LIVINGSTON was leaving public service but had to protect his reputation and that of the party for any future employment elsewhere and the parties (sic) future election. Based on the above an additional charge of Mischief in relation to data would meet the test, I believe, against David LIVINGSTON and Laura MILLER " (emphasis added).
[60] In my view, these comments, made two months before he offered his final forensic report, demonstrate Mr. Gagnon's lack of independence and impartiality. Crown counsel understatedly conceded during argument that Mr. Gagnon's statements were "not ideal". I would characterize Mr. Gagnon's comments to be the kind one would expect to hear from a partisan police investigator, not a supposedly independent and unbiased expert.
[61] I note that on April 30, 2015, just over two months after this email was sent, the Supreme Court of Canada's landmark judgment in White Burgess was released. For the first time, the Supreme Court set down the rule that impartiality and independence are essential elements of what it means to be a "properly qualified" expert entitled to give expert opinion evidence. If measures had not been taken by the police or prosecution prior to White Burgess to retain an outside and independent computer forensic analyst unconnected to the investigation, the judgment in White Burgess should have sent a clear message to them to strongly consider doing so.
[62] During the voir dire, Crown counsel indicated that Mr. Gagnon conducted a forensic examination of the hard drives of seized government computers. He retrieved relevant emails from a "sync conflict folder" located in the Microsoft Outlook mailbag. From an examination of both the retrieved emails and the hard drives, Mr. Gagnon was able to provide an opinion on whether the emails had been deleted through the use of a particular type of software.
[63] Mr. Lemon, on behalf of the Crown, indicated that a forensic examination of a computer involves a blend of fact and opinion evidence. He could not "foreclose the possibility" that another expert could come to different conclusions than did Mr. Gagnon. Mr. Hutchison, on behalf of Ms. Miller, told the court that various areas concerning the methodology of the forensic examination and resulting interpretations by and opinions of Mr. Gagnon will be "hotly contested issues" at trial. The Crown did not dispute the defence submission that the proposed opinion evidence goes to a key issue in the trial—whether the defendants carried out the actus reus of the three counts with which they are charged.

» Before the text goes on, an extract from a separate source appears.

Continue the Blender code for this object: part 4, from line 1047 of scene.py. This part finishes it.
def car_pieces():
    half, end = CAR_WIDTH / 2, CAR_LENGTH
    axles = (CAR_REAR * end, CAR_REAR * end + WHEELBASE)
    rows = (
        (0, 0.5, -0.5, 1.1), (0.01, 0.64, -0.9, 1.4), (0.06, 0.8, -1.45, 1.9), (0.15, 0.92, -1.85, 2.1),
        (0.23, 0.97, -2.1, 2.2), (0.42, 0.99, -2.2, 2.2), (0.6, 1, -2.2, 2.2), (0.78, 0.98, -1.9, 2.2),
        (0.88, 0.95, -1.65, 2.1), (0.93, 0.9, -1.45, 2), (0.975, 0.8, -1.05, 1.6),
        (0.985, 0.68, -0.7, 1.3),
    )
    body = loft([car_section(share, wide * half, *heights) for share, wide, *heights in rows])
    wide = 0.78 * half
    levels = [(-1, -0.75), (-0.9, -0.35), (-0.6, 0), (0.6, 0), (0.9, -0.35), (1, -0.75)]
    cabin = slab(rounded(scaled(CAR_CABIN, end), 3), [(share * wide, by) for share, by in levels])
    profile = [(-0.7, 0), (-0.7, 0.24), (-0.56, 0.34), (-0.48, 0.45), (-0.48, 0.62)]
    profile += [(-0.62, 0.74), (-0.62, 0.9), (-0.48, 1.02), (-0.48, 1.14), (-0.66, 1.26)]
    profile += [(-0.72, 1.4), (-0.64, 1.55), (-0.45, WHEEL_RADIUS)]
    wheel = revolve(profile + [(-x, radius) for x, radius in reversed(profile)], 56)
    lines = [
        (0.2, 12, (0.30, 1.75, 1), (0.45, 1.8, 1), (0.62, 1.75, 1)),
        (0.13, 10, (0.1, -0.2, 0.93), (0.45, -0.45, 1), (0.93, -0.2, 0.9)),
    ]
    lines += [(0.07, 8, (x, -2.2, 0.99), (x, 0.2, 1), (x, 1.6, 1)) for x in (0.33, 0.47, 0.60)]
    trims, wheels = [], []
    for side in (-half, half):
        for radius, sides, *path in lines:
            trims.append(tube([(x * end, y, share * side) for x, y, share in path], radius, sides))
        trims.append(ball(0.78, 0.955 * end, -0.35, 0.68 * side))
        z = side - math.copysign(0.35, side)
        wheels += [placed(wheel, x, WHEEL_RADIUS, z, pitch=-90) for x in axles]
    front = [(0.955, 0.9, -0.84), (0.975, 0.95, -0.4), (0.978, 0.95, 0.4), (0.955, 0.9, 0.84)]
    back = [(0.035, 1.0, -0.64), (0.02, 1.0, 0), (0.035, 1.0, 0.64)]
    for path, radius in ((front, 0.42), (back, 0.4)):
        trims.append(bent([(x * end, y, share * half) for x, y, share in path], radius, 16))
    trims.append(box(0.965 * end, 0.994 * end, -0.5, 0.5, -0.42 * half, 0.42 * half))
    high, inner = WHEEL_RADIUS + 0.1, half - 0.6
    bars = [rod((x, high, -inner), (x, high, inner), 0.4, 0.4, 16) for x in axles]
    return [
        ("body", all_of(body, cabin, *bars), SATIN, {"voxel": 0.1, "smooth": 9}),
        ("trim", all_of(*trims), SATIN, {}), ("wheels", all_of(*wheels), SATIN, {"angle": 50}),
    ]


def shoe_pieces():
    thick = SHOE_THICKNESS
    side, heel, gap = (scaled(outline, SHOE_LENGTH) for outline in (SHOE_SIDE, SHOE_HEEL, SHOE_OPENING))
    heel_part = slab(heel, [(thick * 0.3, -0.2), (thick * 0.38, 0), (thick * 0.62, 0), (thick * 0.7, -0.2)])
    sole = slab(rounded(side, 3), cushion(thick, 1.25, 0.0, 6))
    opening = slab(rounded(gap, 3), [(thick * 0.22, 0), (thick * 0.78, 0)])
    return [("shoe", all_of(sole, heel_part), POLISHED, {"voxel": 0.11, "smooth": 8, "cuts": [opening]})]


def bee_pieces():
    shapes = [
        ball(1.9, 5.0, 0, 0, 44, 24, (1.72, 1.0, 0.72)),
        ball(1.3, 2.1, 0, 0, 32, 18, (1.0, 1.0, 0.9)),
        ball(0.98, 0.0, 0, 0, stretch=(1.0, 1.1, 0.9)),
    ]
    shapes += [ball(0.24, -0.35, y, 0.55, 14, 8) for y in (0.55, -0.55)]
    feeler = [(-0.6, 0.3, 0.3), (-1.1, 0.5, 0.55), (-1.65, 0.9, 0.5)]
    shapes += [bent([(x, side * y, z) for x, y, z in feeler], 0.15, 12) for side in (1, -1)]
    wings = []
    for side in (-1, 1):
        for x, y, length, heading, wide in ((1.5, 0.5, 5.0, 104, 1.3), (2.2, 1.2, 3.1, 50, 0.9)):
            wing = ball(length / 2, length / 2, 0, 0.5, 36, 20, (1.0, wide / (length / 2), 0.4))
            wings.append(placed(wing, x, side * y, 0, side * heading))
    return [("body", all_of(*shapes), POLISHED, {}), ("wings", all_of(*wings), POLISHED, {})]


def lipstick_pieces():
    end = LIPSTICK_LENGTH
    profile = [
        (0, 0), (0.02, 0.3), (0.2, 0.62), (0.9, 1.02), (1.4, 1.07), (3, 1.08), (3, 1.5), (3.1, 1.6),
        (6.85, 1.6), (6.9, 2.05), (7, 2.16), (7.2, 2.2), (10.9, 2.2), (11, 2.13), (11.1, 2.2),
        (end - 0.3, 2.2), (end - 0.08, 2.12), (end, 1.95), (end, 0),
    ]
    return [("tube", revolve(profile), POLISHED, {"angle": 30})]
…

[64] The Crown is offering Mr. Gagnon as an expert to provide fact-specific, particularized opinion evidence on crucial issues in this trial which bear upon the guilt or innocence of the defendants. These issues relate to whether emails were deleted from government computer hard drives and whether the defendants were responsible for deleting emails which ought not to have to have been deleted. This type of evidence goes well beyond a generic overview of computer mechanics outside of the Court's knowledge. In my view, the scope of the proffered opinion evidence tends to militate against admitting Mr. Gagnon's evidence, given his substantial involvement in the investigation and his expressed bias with respect to the guilt of the defendants.

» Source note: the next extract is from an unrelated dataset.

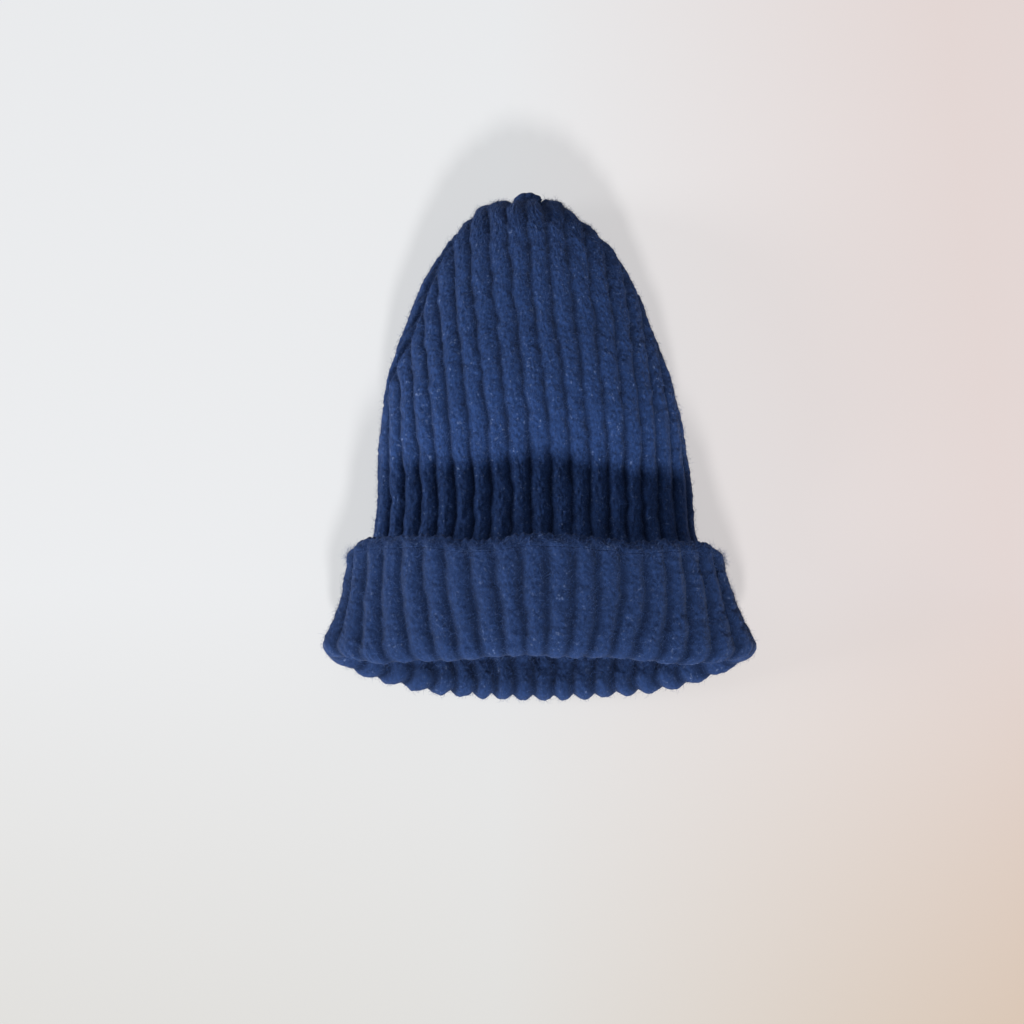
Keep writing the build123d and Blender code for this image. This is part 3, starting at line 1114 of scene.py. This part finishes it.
NAVY = (0.0025, 0.0110, 0.043)
ROYAL = (0.0145, 0.0412, 0.142)
PALE = (0.110, 0.165, 0.330)
# The fifth value of each finish is the strength of its painted groove shade.
body_cloth = yarn_material("brushed marl rib", NAVY, ROYAL, PALE, 0.9, 0.5, 0.10)
# Painted shade: the cuff's cloth is the body's yarn darkened, with dimmer pale flecks, to tone down the cuff
# where it faces the front window more squarely.
shaded_cuff_cloth = yarn_material(
    "brushed marl rib darkened with painted shade for the cuff", NAVY, darker(ROYAL, 0.73), darker(PALE, 0.6), 1.0, 0.6, 0.10)
# Painted shade: the yarn of the cast-on edge is darkened the same way, to match the cuff.
shaded_edge_yarn = yarn_material("cast-on yarn darkened with painted shade", NAVY, darker(ROYAL, 0.74), PALE, 0.9, 0.6, 0.10)
seam_yarn = yarn_material("navy sewing yarn", NAVY, darker(ROYAL, 0.5), ROYAL, 0.5, 0.5, 0.05)
fluff_fibre = yarn_material("loose fluff", darker(ROYAL, 0.8), darker(ROYAL, 1.3), PALE, 0.0, 0.0, 0.2)

FINISH = {
    "marled_rib": body_cloth, "cuff_rib": shaded_cuff_cloth, "cast_on_yarn": shaded_edge_yarn, "seam_yarn": seam_yarn}
BY_PIECE = {
    "beanie_body": "marled_rib", "turned_up_cuff": "cuff_rib", "cast_on_edge_band": "cast_on_yarn",
    "gathered_top_button": "marled_rib", "cast_on_tail_end": "cast_on_yarn"}
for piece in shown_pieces():
    if piece in fluff_pieces:
        piece.data.materials.append(fluff_fibre)
    else:
        piece.data.materials.append(FINISH[BY_PIECE.get(piece.name, "seam_yarn")])
print("finishes:", ", ".join(m.name for m in bpy.data.materials if m.users))

# %% [markdown]
# ## Table, light and camera
#
# A matt table, cool on the left and warmer on the right, looks pale mostly through its painted glow. The
# light is a bright, soft room with a low window in front of the hat, so that the cuff throws a shade onto the
# crown and the whole hat throws a long faint one past its tip. A wider, lower window on the left brightens
# that flank.

# %% Table
GLOW = 0.69                        # painted glow that the table gives off though it is no lamp; it keeps the shadows on it faint
DULL = 0.26                        # and how much of its colour it reflects
FAR_LEFT = (0.825, 0.835, 0.850)
FAR_RIGHT = (0.785, 0.690, 0.670)
NEAR_LEFT = (0.700, 0.685, 0.655)
NEAR_RIGHT = (0.650, 0.505, 0.375)


def table_material():
    """Matt off-white, cool at the far left and warmer and duller towards the near right; most of its
    brightness is painted glow, not reflected light.
    """
    material = bpy.data.materials.new("pale matt table with painted glow")
    material.use_nodes = True
    tree = material.node_tree
    shader = tree.nodes["Principled BSDF"]
    place = tree.nodes.new("ShaderNodeTexCoord")
    parts = tree.nodes.new("ShaderNodeSeparateXYZ")
    tree.links.new(place.outputs["Object"], parts.inputs[0])
    colours = []
    for value in (FAR_LEFT, FAR_RIGHT, NEAR_LEFT, NEAR_RIGHT):
        node = tree.nodes.new("ShaderNodeRGB")
        node.outputs[0].default_value = (*value, 1.0)
        colours.append(node.outputs[0])
    rightward = ramp_node(tree, parts.outputs["X"], -0.02, 0.24).outputs["Result"]
    nearer = ramp_node(tree, parts.outputs["Y"], -0.08, -0.36).outputs["Result"]
    far = mix_colour(tree, rightward, colours[0], colours[1])
    near = mix_colour(tree, rightward, colours[2], colours[3])
    mixed = mix_colour(tree, nearer, far, near)
    dulled = tree.nodes.new("ShaderNodeVectorMath")
    dulled.operation = "SCALE"
    dulled.inputs["Scale"].default_value = DULL
    tree.links.new(mixed, dulled.inputs[0])
    tree.links.new(dulled.outputs[0], shader.inputs["Base Color"])
    # Painted glow: the table emits its own colour, so shadows on it stay faint.
    tree.links.new(mixed, shader.inputs["Emission Color"])
    shader.inputs["Emission Strength"].default_value = GLOW
    shader.inputs["Roughness"].default_value = 0.9
    shader.inputs["Specular IOR Level"].default_value = 0.0
    return material


bpy.ops.mesh.primitive_plane_add(size=6.0, location=(0, 0, 0))
table = bpy.context.object
table.name = "table_top"
table.data.materials.append(table_material())
print("table:", round(table.dimensions.x, 1), "m wide")

# %% Light
AIM = Vector((0.0, 0.02, 0.02))


def window(name, azimuth, elevation, distance, size, power, colour):
    """A round soft light; azimuth 0 stands in front of the mouth, and 90 on the right."""
    light = bpy.data.lights.new(name, "AREA")
    light.shape = "DISK"
    light.size = size
    light.energy = power
    light.color = colour
    lamp = bpy.data.objects.new(name, light)
    a = math.radians(azimuth)
    e = math.radians(elevation)
    offset = Vector((math.sin(a) * math.cos(e), -math.cos(a) * math.cos(e), math.sin(e)))
    lamp.location = AIM + offset * distance
    lamp.rotation_euler = (-offset).to_track_quat("-Z", "Y").to_euler()
    bpy.context.scene.collection.objects.link(lamp)
    return lamp


window("front_window", 2.0, 27.0, 6.0, 0.7, 552.0, (1.0, 0.985, 0.97))
window("left_window", -86.0, 13.0, 6.0, 2.4, 350.0, (0.97, 0.985, 1.0))
world = bpy.data.worlds.new("soft room")
bpy.context.scene.world = world
world.use_nodes = True
backdrop = world.node_tree.nodes["Background"]
backdrop.inputs["Color"].default_value = (0.955, 0.975, 1.0, 1.0)
backdrop.inputs["Strength"].default_value = 0.32
bpy.context.scene.view_settings.view_transform = "Standard"

# %% Camera
ELEVATION = math.radians(73.0)
DISTANCE = 0.711
target = Vector((-0.0134, cad_box[0][1] + 0.0903, 0.030))
camera_data = bpy.data.cameras.new("overhead")
camera_data.lens = 50.0
camera = bpy.data.objects.new("overhead", camera_data)
backward = Vector((0, -math.cos(ELEVATION), math.sin(ELEVATION)))
camera.location = target + backward * DISTANCE
camera.rotation_euler = (-backward).to_track_quat("-Z", "Y").to_euler()
bpy.context.scene.collection.objects.link(camera)
bpy.context.scene.camera = camera
print("camera:", round(DISTANCE, 2), "m from the hat,", round(math.degrees(ELEVATION)), "degrees up")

[65] I agree with the defence submission that the evidence shows Mr. Gagnon has conflated the roles of expert and investigator. Project Hampden was a significant and lengthy investigation in which Mr. Gagnon was extensively involved in several ways. If permitted to give expert evidence, Mr. Gagnon would be opining on his own investigative work as well as the work of Project Hampden officers with whom he has closely collaborated from May 2014 to the present time. An expert cannot find himself or herself in this position and still be considered "properly qualified" within the meaning of White Burgess.

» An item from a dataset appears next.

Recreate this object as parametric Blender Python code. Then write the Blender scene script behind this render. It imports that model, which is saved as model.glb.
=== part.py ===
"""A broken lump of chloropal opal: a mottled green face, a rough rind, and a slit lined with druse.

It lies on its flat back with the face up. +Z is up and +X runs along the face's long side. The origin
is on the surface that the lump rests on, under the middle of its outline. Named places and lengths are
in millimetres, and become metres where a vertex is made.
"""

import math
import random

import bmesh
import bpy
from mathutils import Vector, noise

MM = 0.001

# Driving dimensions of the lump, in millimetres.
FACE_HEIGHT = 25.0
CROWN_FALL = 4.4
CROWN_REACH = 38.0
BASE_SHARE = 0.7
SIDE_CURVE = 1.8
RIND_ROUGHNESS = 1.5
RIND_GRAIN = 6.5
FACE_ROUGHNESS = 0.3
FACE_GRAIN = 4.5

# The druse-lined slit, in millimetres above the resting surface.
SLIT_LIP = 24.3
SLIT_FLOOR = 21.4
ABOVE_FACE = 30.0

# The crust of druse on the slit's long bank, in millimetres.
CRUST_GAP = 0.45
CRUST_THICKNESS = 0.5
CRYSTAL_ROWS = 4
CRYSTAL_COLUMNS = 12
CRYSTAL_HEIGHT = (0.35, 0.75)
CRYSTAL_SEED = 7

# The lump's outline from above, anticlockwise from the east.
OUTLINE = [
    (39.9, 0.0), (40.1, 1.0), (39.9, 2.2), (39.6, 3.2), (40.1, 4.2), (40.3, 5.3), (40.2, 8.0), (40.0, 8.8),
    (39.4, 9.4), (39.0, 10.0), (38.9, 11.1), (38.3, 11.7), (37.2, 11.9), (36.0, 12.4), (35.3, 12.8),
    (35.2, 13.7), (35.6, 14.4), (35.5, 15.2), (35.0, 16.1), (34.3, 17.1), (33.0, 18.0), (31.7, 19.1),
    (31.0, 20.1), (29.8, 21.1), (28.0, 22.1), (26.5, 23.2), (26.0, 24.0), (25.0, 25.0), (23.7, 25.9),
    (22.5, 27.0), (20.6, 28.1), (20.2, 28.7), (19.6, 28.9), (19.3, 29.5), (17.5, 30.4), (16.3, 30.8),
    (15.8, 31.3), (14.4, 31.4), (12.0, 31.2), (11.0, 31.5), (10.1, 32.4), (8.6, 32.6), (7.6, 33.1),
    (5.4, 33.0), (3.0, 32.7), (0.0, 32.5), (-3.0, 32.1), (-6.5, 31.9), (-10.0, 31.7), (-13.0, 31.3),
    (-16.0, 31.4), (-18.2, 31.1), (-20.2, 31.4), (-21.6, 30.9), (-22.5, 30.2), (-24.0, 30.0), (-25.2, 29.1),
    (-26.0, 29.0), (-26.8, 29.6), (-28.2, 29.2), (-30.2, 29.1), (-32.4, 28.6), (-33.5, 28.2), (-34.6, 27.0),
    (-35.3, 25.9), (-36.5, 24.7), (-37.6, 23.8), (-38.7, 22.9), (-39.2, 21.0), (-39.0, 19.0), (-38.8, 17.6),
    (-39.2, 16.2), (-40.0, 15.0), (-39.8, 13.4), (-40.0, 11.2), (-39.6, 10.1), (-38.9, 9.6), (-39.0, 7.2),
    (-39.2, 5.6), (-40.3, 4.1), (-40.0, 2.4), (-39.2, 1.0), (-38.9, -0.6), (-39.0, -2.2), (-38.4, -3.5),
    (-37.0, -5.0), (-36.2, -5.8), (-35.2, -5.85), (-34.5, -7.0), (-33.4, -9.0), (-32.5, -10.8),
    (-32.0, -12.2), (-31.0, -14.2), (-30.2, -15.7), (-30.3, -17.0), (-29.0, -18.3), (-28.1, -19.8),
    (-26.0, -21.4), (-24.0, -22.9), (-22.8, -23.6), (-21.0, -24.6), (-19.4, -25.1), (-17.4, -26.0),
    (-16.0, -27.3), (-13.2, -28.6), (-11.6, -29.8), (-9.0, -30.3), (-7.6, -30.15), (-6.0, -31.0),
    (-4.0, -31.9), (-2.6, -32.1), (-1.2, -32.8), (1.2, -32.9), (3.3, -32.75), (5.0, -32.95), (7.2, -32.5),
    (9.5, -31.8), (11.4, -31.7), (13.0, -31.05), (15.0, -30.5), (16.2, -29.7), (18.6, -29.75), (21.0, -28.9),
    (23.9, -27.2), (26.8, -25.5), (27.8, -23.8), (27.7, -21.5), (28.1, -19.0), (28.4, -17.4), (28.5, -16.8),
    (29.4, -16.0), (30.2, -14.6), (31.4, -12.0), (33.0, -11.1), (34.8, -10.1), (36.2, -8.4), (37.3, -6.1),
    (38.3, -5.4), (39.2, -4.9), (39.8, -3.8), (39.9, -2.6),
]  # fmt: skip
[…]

[66] The Crown submits that any issue of bias could be addressed by the defendants through cross-examination of Mr. Gagnon. Mr. Lemon says that the court should defer the decision on admissibility to a later point in the trial as part of its gate-keeping role of conducting a cost-benefit analysis. With respect, I disagree. In White Burgess, at para. 53, Cromwell J. stated:
In my opinion, concerns related to the expert's duty to the court and his or her willingness and capacity to comply with it are best addressed initially in the 'qualified expert' element of the Mohan framework….Situating this concern in the 'properly qualified expert' ensures that the courts will focus expressly on the important risks associated with biased experts.
[67] In White Burgess at para. 49 Cromwell J. observed that the threshold requirement in issue here is not particularly onerous and it will likely be quite rare that a proposed expert's evidence would be ruled inadmissible for failing to meet it. Upon a careful consideration of the evidence adduced in the voir dire, I am compelled to conclude that this is one of those rare cases where a proposed expert should not be permitted to give expert opinion evidence. In my respectful view, this is a clear case for exclusion.
Conclusion
[68] Taking into consideration the nature and extent of Mr. Gagnon's long and extensive participation in the police investigation of the defendants, as well his email comments revealing bias, I am satisfied there is a realistic concern that he is unable to provide independent, impartial and unbiased evidence. I am also of the view that the Crown did not rebut this concern on a balance of probabilities, failing to satisfy the fourth Mohan criterion for threshold admissibility. In the result, the prosecution has not satisfied its burden that the proposed witness is properly qualified to give expert opinion evidence. The opinion evidence of Mr. Gagnon will be excluded.